From a purely self-interested perspective, this is the part I found most gratifying:
[S]ome may dismiss my riff on the study of globalization as too narrowly focused on technical scholarship to come under the normal definition of “literature.” After all, works by analytical economists, electrical engineers, theoretical mathematicians, and empirical agronomists seldom penetrate the pages of The New York Review of Books, The New York Times Book Review, or other literary publications in which the high polemics of globalization are usually discussed. Yet rapidly accelerating technical ideas are driving the engine of globalization relentlessly forward, for good or bad. Those ideas come not only from economics, but from all walks of investigation: epidemiology, operations research, earth science, and so on.
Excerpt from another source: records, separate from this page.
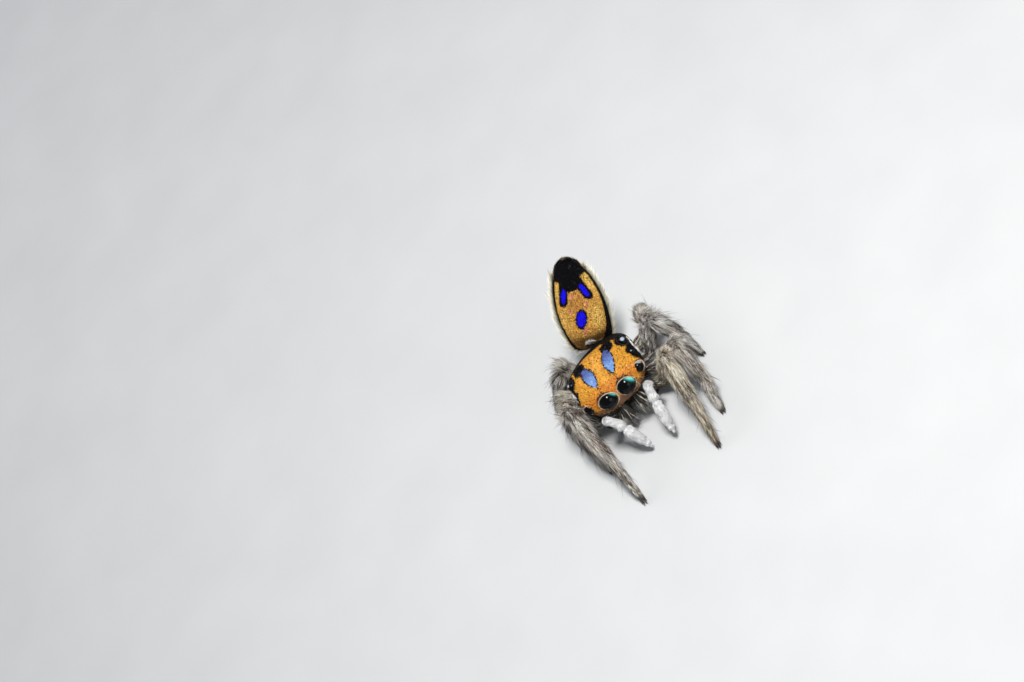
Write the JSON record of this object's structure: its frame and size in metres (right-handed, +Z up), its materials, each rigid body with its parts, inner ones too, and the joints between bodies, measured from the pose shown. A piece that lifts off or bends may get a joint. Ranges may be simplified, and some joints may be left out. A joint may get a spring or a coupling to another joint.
{
  "type": "peacock spider figure",
  "caption": "Still life-size model of a male peacock spider, patterned abdomen raised, hairy legs gathered forward and white palps hanging.",
  "frame": {"origin": "bottom centre of the bounding box, on the floor that the feet stand on", "axes": "+Z up, -Y the way the spider faces, +X to the spider's own left"},
  "size_m": [0.0042, 0.006, 0.0032],
  "materials": {
    "eyes": "glossy black with a green sheen",
    "carapace_scales": "orange scales with two blue ovals and black edges",
    "abdomen_scales": "gold scales with blue-violet spots, black tip and edges",
    "palp_hair": "dense white scale hair",
    "leg_hair": "long grey and cream hair over brown",
    "jaw_hair": "dark with long pale hair",
    "body_cuticle": "dark brown"
  },
  "bodies": {
    "root": {"abdomen": "abdomen_scales", "carapace": "carapace_scales", "chelicera_left": "jaw_hair", "chelicera_right": "jaw_hair", "eye_front_side_left": "eyes", "eye_front_side_right": "eyes", "eye_main_left": "eyes", "eye_main_right": "eyes", "eye_rear_left": "eyes", "eye_rear_right": "eyes", "eye_small_left": "eyes", "eye_small_right": "eyes", "leg1_left_foot": "leg_hair", "leg1_left_shin": "leg_hair", "leg1_left_thigh": "leg_hair", "leg1_right_foot": "leg_hair", "leg1_right_shin": "leg_hair", "leg1_right_thigh": "leg_hair", "leg2_left_foot": "leg_hair", "leg2_left_shin": "leg_hair", "leg2_left_thigh": "leg_hair", "leg2_right_foot": "leg_hair", "leg2_right_shin": "leg_hair", "leg2_right_thigh": "leg_hair", "leg3_left_foot": "leg_hair", "leg3_left_shin": "leg_hair", "leg3_left_thigh": "leg_hair", "leg3_right_foot": "leg_hair", "leg3_right_shin": "leg_hair", "leg3_right_thigh": "leg_hair", "leg4_left_foot": "leg_hair", "leg4_left_shin": "leg_hair", "leg4_left_thigh": "leg_hair", "leg4_right_foot": "leg_hair", "leg4_right_shin": "leg_hair", "leg4_right_thigh": "leg_hair", "palp_arm_left": "palp_hair", "palp_arm_right": "palp_hair", "palp_hand_left": "palp_hair", "palp_hand_right": "palp_hair", "pedicel": "body_cuticle", "spinnerets": "body_cuticle", "sternum": "body_cuticle"}
  },
  "joints": []
}
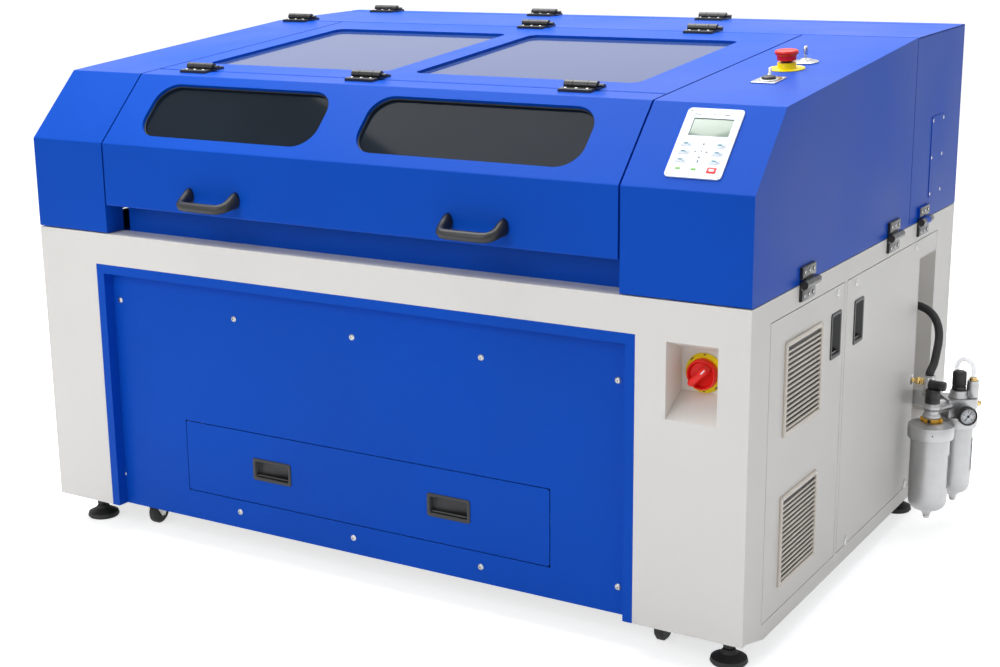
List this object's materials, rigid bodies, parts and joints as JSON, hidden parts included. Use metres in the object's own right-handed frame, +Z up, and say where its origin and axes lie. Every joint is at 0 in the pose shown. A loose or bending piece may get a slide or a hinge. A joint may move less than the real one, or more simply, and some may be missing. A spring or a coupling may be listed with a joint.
{
  "type": "laser engraver",
  "caption": "Floor-standing flatbed laser engraver: sheet-metal cabinet, hinged windowed hood, gantry over a lift table, drawer, side doors and air filters.",
  "frame": {"origin": "on the floor, under the middle of the overall box", "axes": "+X to the right of the operator who stands at the front, +Y from the front to the rear, +Z up"},
  "size_m": [1.9994, 1.4586, 1.217],
  "materials": {
    "blue_paint": "fine satin powder coat",
    "white_paint": "fine textured powder coat",
    "cream_paint": "satin enamel",
    "black_metal": "black satin coat",
    "frame_steel": "grey primer",
    "steel": "ground",
    "zinc": "bright zinc",
    "aluminium": "anodised",
    "cast_silver": "cast and painted silver",
    "brass": "turned",
    "black_plastic": "moulded",
    "yellow_plastic": "moulded",
    "red_plastic": "moulded",
    "panel_silver": "membrane",
    "black_rubber": "moulded",
    "dark_glass": "tinted",
    "blue_glass": "tinted",
    "tube_white": "housing"
  },
  "bodies": {
    "cabinet": {"front_frame": "white_paint", "left_side_panel": "white_paint", "right_side_frame": "white_paint", "rear_panel": "white_paint", "rear_hood": "blue_paint", "front_panel": "blue_paint", "base_frame": "frame_steel", "work_tub": "blue_paint", "rail_frames": "aluminium", "guide_columns": "steel", "laser_tube": "tube_white", "electronics_box": "zinc", "levelling_feet": "black_rubber", "chassis_hinges": "black_metal", "isolator_plate": "yellow_plastic", "filter_heads": "cast_silver", "filter_bowls": "cast_silver", "air_fittings": "brass", "air_hoses": "black_rubber", "pressure_gauge": "black_plastic"},
    "regulator": {"regulator_knob": "black_plastic"},
    "drain_valve": {"valve_wing": "yellow_plastic"},
    "isolator": {"isolator_knob": "red_plastic"},
    "rear_hood_cover": {"rear_cover": "blue_paint", "rear_cover_hinges": "black_metal"},
    "top_hood_lid": {"top_lid": "blue_paint", "top_windows": "blue_glass", "top_lid_hinges": "black_metal"},
    "front_hood_lid": {"front_lid": "blue_paint", "front_windows": "dark_glass", "lid_handles": "black_metal", "front_lid_hinges": "black_metal"},
    "left_hood_cover": {"left_cover": "blue_paint", "left_cover_hinge": "black_metal"},
    "right_hood_cover": {"right_cover": "blue_paint", "control_panel": "panel_silver", "right_cover_hinges": "black_metal", "switch_bases": "steel"},
    "emergency_stop": {"estop_head": "red_plastic"},
    "key_switch": {"laser_key": "steel"},
    "lever_switch": {"mode_lever": "black_plastic"},
    "rear_flap": {"right_rear_flap": "blue_paint"},
    "front_door": {"front_side_door": "white_paint", "front_door_vents": "cream_paint", "front_door_pull": "black_plastic"},
    "rear_door": {"rear_side_door": "white_paint", "rear_door_pull": "black_plastic"},
    "tool_drawer": {"drawer": "blue_paint", "drawer_pulls": "black_plastic"},
    "gantry": {"gantry_beam": "aluminium"},
    "laser_head": {"laser_carriage": "black_metal"},
    "table": {"lift_table": "aluminium"},
    "castor_fl": {"castor_fork_fl": "zinc"},
    "wheel_fl": {"castor_wheel_fl": "black_rubber"},
    "castor_fr": {"castor_fork_fr": "zinc"},
    "wheel_fr": {"castor_wheel_fr": "black_rubber"},
    "castor_rl": {"castor_fork_rl": "zinc"},
    "wheel_rl": {"castor_wheel_rl": "black_rubber"},
    "castor_rr": {"castor_fork_rr": "zinc"},
    "wheel_rr": {"castor_wheel_rr": "black_rubber"}
  },
  "joints": [
    {"name": "rear_cover_hinge", "type": "hinge", "parent": "cabinet", "child": "rear_hood_cover", "pos_m": [-0.08475, 0.61928, 1.20798], "axis": [-1, 0, 0], "range_deg": [0, 45]},
    {"name": "top_lid_hinge", "type": "hinge", "parent": "rear_hood_cover", "child": "top_hood_lid", "pos_m": [-0.08475, 0.28628, 1.19926], "axis": [-1, 0, 0], "range_deg": [0, 60]},
    {"name": "front_lid_hinge", "type": "hinge", "parent": "top_hood_lid", "child": "front_hood_lid", "pos_m": [-0.08475, -0.45872, 1.12884], "axis": [-1, 0, 0], "range_deg": [0, 100]},
    {"name": "left_cover_hinge", "type": "hinge", "parent": "rear_hood_cover", "child": "left_hood_cover", "pos_m": [-0.92975, 0.28628, 1.19926], "axis": [-1, 0, 0], "range_deg": [0, 60]},
    {"name": "right_cover_hinge", "type": "hinge", "parent": "cabinet", "child": "right_hood_cover", "pos_m": [0.83985, -0.17072, 0.753], "axis": [0, 1, 0], "range_deg": [0, 80]},
    {"name": "rear_flap_hinge", "type": "hinge", "parent": "cabinet", "child": "rear_flap", "pos_m": [0.83985, 0.38928, 0.753], "axis": [0, 1, 0], "range_deg": [0, 90]},
    {"name": "front_door_hinge", "type": "hinge", "parent": "cabinet", "child": "front_door", "pos_m": [0.82525, -0.56772, 0.4], "axis": [0, 0, -1], "range_deg": [0, 100]},
    {"name": "rear_door_lift_off", "type": "slide", "parent": "cabinet", "child": "rear_door", "axis": [1, 0, 0], "range_m": [0, 0.014]},
    {"name": "drawer_slide", "type": "slide", "parent": "cabinet", "child": "tool_drawer", "axis": [0, -1, 0], "range_m": [0, 0.4]},
    {"name": "isolator_turn", "type": "hinge", "parent": "cabinet", "child": "isolator", "pos_m": [0.70625, -0.61072, 0.598], "axis": [0, -1, 0], "range_deg": [0, 90]},
    {"name": "estop_push", "type": "slide", "parent": "right_hood_cover", "child": "emergency_stop", "axis": [0, 0.0941, -0.9956], "range_m": [0, 0.004], "stiffness_N_per_m": 600},
    {"name": "key_turn", "type": "hinge", "parent": "right_hood_cover", "child": "key_switch", "pos_m": [0.69525, -0.07072, 1.15592], "axis": [0, -0.0941, 0.9956], "range_deg": [0, 90]},
    {"name": "lever_turn", "type": "hinge", "parent": "right_hood_cover", "child": "lever_switch", "pos_m": [0.69725, -0.28572, 1.13559], "axis": [0, -0.0941, 0.9956], "range_deg": [0, 90]},
    {"name": "gantry_travel", "type": "slide", "parent": "cabinet", "child": "gantry", "axis": [0, -1, 0], "range_m": [0, 0.75]},
    {"name": "head_travel", "type": "slide", "parent": "gantry", "child": "laser_head", "axis": [1, 0, 0], "range_m": [0, 1.13]},
    {"name": "table_lift", "type": "slide", "parent": "cabinet", "child": "table", "axis": [0, 0, -1], "range_m": [0, 0.17]},
    {"name": "regulator_turn", "type": "hinge", "parent": "cabinet", "child": "regulator", "pos_m": [0.93925, 0.40428, 0.36], "axis": [0, 0, 1], "range_deg": [0, 360]},
    {"name": "drain_valve_turn", "type": "hinge", "parent": "cabinet", "child": "drain_valve", "pos_m": [0.90725, 0.29428, 0.292], "axis": [0, 0, 1], "range_deg": [0, 90]},
    {"name": "castor_fl_swivel", "type": "hinge", "parent": "cabinet", "child": "castor_fl", "pos_m": [-0.77975, -0.57872, 0.065], "axis": [0, 0, 1], "continuous": true},
    {"name": "wheel_fl_roll", "type": "hinge", "parent": "castor_fl", "child": "wheel_fl", "pos_m": [-0.77975, -0.56072, 0.0295], "axis": [1, 0, 0], "continuous": true},
    {"name": "castor_fr_swivel", "type": "hinge", "parent": "cabinet", "child": "castor_fr", "pos_m": [0.61025, -0.57872, 0.065], "axis": [0, 0, 1], "continuous": true},
    {"name": "wheel_fr_roll", "type": "hinge", "parent": "castor_fr", "child": "wheel_fr", "pos_m": [0.61025, -0.56072, 0.0295], "axis": [1, 0, 0], "continuous": true},
    {"name": "castor_rl_swivel", "type": "hinge", "parent": "cabinet", "child": "castor_rl", "pos_m": [-0.77975, 0.57728, 0.065], "axis": [0, 0, 1], "continuous": true},
    {"name": "wheel_rl_roll", "type": "hinge", "parent": "castor_rl", "child": "wheel_rl", "pos_m": [-0.77975, 0.59528, 0.0295], "axis": [1, 0, 0], "continuous": true},
    {"name": "castor_rr_swivel", "type": "hinge", "parent": "cabinet", "child": "castor_rr", "pos_m": [0.61025, 0.57728, 0.065], "axis": [0, 0, 1], "continuous": true},
    {"name": "wheel_rr_roll", "type": "hinge", "parent": "castor_rr", "child": "wheel_rr", "pos_m": [0.61025, 0.59528, 0.0295], "axis": [1, 0, 0], "continuous": true}
  ]
}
Scholarly publishers have a vital role to play in helping to contextualize the exploding technical literature for general readers, and for helping our scientifically inclined authors to frame their books in the larger social-scientific and humanistic discourse…. [T]he globalization literature suggests that books still matter. Even the most mathematically hidebound economist cannot rely on articles, but must write books to engage the larger conversation of globalization. The result is a more substantive broad discussion, and a more thoughtful, open-minded, yet grounded technical one. It is in books that we find the most realistic hope for a successful resolution to many of the problems associated with globalization.
*[Possible conflict of interest alert: I have an advance contract for my globalization book with Princeton University Press. However, I’ve never met or interacted with Dougherty.]